Por ejemplo, la inmigración. Si hay un tema que es absolutamente esencial abordar juntos para la construcción europea, es éste, ya que implica tanto la libre circulación dentro de Europa como la protección del exterior mediante fronteras seguras.
Así pues, existe un gran riesgo de que cada país intente no salir de Europa, sino desentenderse de sus obligaciones.
Europa también se construyó sobre grandes proyectos, y parece que hoy la Unión se dedica sobre todo a improvisar. ¿Podría ser el Pacto Verde un nuevo proyecto unificador?
La UE está haciendo más que otros en este ámbito, pero no lo suficiente. Ha fijado objetivos muy ambiciosos que hay que cumplir. Va a deshacerse de los combustibles fósiles más rápido que otros, a pesar de todas las dependencias que puedan existir.

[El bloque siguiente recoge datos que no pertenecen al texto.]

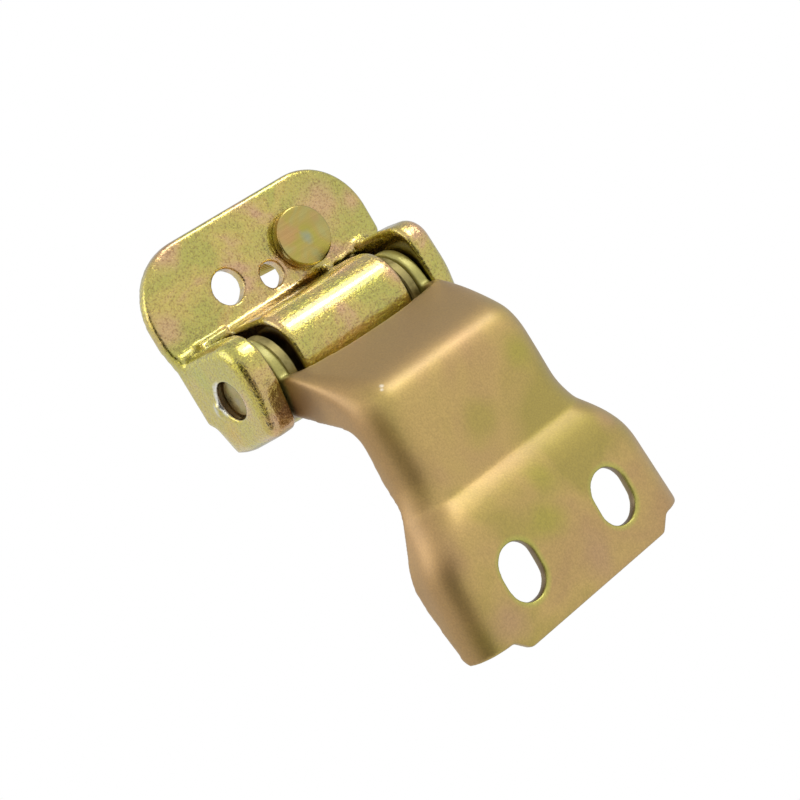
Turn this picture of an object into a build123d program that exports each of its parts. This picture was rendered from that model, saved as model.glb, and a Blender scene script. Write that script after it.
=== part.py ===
from build123d import *
import math
import os

# Car door hinge, closed pose. Millimetres.
# Z runs along the hinge pin, +Z up. The pillar bracket's rear face lies on Y = 0 and faces +Y.
# The origin is the centre of the pillar bolt hole on that face. The door arm reaches towards -X.

# pillar bracket: flat plate
plate_thickness = 3.5
plate_upper_x = 16.2
plate_lower_x = 16.8
plate_upper_z = 23.8
plate_lower_z = -47.8
plate_corner_radius = 17
plate_edge_rounding = 1.4
bolt_hole_diameter = 9.0
locating_hole_diameter = 6.7
locating_hole_x = -3.0
locating_hole_z = -12.6

# pillar bracket: knuckle block that carries the pin
knuckle_middle_z = -10.8
knuckle_half_width = 33.5
ear_inner_half_width = 26.2
barrel_half_width = 18.0
notch_x = -9.8
wall_x = -9.2
lower_ear_wall_x = -7.4
wall_foot_y = -15.5
upper_ear_corner_radius = 8.0
lower_ear_corner_radius = 6.5
barrel_corner_radius = 10.2
knuckle_front_x = -36.6
knuckle_top_y = -28.0
lower_ear_top_y = -27.3
knuckle_foot_x = -26.1
root_rounding = 2.0
rim_start_y = -6.0
ear_rounding = 3.2
barrel_rim_rounding = 1.3
upper_ear_rim_rounding = 0.7
lower_ear_rim_rounding = 1.2
floor_front_y = -4.0
slot_floor_y = -2.0
slot_rear_x = -9.4

# hinge pin and its bushes
pin_x = -22.6
pin_y = -15.5
pin_diameter = 10.0
pin_recess = 2.0
pin_chamfer = 0.5
bush_wall = 1.0
running_clearance = 0.04
bush_flange_diameter = 20.4
bush_flange_thickness = 2.9
spot_face_radius = 10.6
cope_radius = 14.8
cope_half_width = 18.8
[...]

Europa también está empezando a pensar -quizá llegue tan lejos como pueda- en normas que se aplicarían a las importaciones si generaran demasiado CO2. Nuestro continente debe dar ejemplo en materia ecológica: debemos tener las mismas reglas en materia ecológica que en materia financiera o monetaria. A nadie le escandaliza que los presupuestos sean examinados por la Comisión Europea: lo mismo debería aplicarse a las trayectorias de descarbonización de cada país, con la posibilidad de sanciones en caso de incumplimiento.
Como Joe Biden intenta hacer internamente en Estados Unidos con la Ley de Reducción de la Inflación, ¿puede la transición ecológica servir de palanca para la reindustrialización y las políticas sociales?
No. En los 27 Estados miembros es difícil encontrar mayorías calificadas para políticas sociales y fiscales muy ambiciosas. Se están haciendo intentos, y se ha hablado de un salario mínimo europeo. Pero esta armonización sólo puede lograrse en la Europa-corazón.
¿Y la política industrial?
Sí, los cambios son posibles. La Comisión ha empezado a proponer algunas modificaciones interesantes en el ámbito de la competencia; ha empezado a aceptar ciertas concentraciones de empresas y a pedir préstamos para financiar inversiones nacionales, algo a lo que se había negado hasta ahora. Es una señal de que algo está cambiando, bajo la presión de la generación del clima.